Foodborne illness and E. coli infections should not be taken lightly, though. Some strains of E. coli, like O157:H7 and other STEC strains, can be very dangerous. The CDC estimates that O157:H7 results in about 60 deaths annually.

  • How prevalent are Ecoli enteritis / severe E. coli infections in the United States?

That’s very difficult to say.

Most cases of E. coli enteritis go undiagnosed because they do not cause symptoms that are severe or persistent enough to prompt medical intervention. Even in the event of hospitalization, an E. coli infection may not be specifically differentiated from another bacterial strain, or any other cause of foodborne illness.

In the event of large regional or national outbreaks the CDC and other public health organizations may track incidences of infection to identify a specific source. A list of identified public outbreaks is published by the CDC here.
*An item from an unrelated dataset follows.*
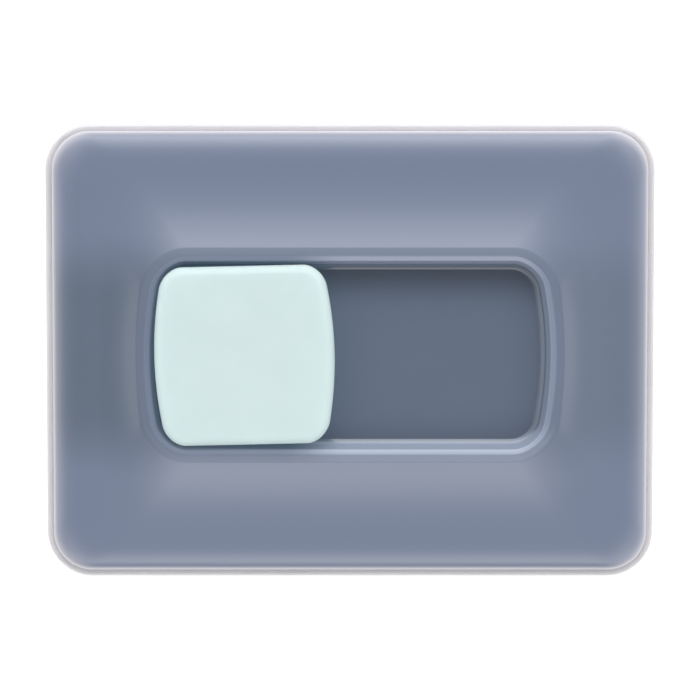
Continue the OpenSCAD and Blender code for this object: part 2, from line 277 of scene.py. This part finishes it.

Incidents of infection that are caused by several specific, highly virulent strains of E. coli are meticulously tracked by the CDC and World Health Organization. For example, the CDC estimates that the O157 strain infects about 73000 people annually.

  • How do I know if I have an Ecoli infection?

Only a licensed healthcare provider can diagnose an E. coli infection. Because most infections do not require intervention, you may not know if E. coli or another organism is causing your symptoms.

If you have severe symptoms consistent with an E. coli infection, or if you have eaten at a restaurant or consumed food that was the source of a recent outbreak, you should consult a physician or another licensed healthcare provider for medical advice.

  • Who is most at risk from coli enteritis/foodborne illness?

Foodborne illness is a risk that everyone faces. Virulent strains of E. coli like O157:H7 can cause serious symptoms, even in healthy adults.

Some individuals are at a particularly high risk for foodborne illness. As with most other infections, foodborne illnesses are very dangerous for young children, the elderly, and anyone with a suppressed immune system.

  • How is an Ecoli enteritis treated?

Current guidelines generally indicate a “watch and wait” strategy for managing non-serious cases E. coli enteritis. As with other infections that result in diarrhea and vomiting, it is important that infected individuals stay hydrated and get plenty of rest.

Antibiotics and anti-diarrheal medications are not generally suggested for treatment of E. coli enteritis, as they may exacerbate or prolong the infection.

To avoid spreading the infection, special care should be taken when handling bodily fluids from infected individuals, and family members should employ good handwashing practice.

In the event of a severe infection resulting in complications like Hemolytic-uremic syndrome, hospitalization may be necessary, and supportive care (IV fluids/dialysis) may be administered by trained medical personnel.